NLP systems based on MTT focus on the meaning, so despite all of these different structures, we are able to grasp the meaning without needing to describe the full grammar. In building a lexicon, however, grammar matters. Each language is unique and has its own rules and restrictions; building lexicons for Asian languages is dependent on including demonstratives and determinatives, for example. These present unique challenges for building a Japanese or Korean lexicon, and hence a grammatical system that can be understood through NLP.

In Japanese and in Korean, words don’t have either a gender or a number. This type of information is optional and will be added using affixes. In both languages, demonstratives and determinants have several degrees, as is shown in Table 1.

Japanese verbs have three main tenses: past, non-past (which includes present and future) and continuous present (-ing verbs in English). Korean has a more complex and rich verbal system that makes explicit differences between future, conditional, near future, far future and so on.

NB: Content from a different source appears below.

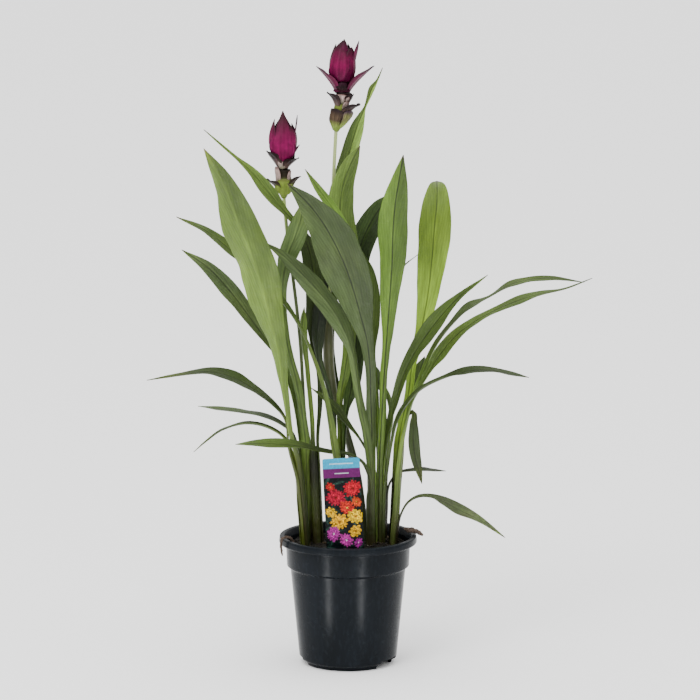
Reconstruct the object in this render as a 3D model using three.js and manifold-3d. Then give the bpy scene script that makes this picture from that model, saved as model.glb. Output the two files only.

Unlike artificially created languages like computer programming languages, natural language gives us the ability to understand, process and utilize the everyday semantics that we communicate with. Through the creation of these complex lexicons, businesses can now understand the meaning behind the questions asked by their Japanese, Chinese and Korean speaking customers.

Asian languages have already made a significant impact on business and culture worldwide and will continue to exert increasingly more influence into the foreseeable future. For businesses large and small interested in competing in a global, multilingual economy, it’s imperative that they not only understand the differences among natural languages and between natural and formal languages, but that they can also leverage language nuances and subtleties to refine the online user experience in a meaningful and profitable way.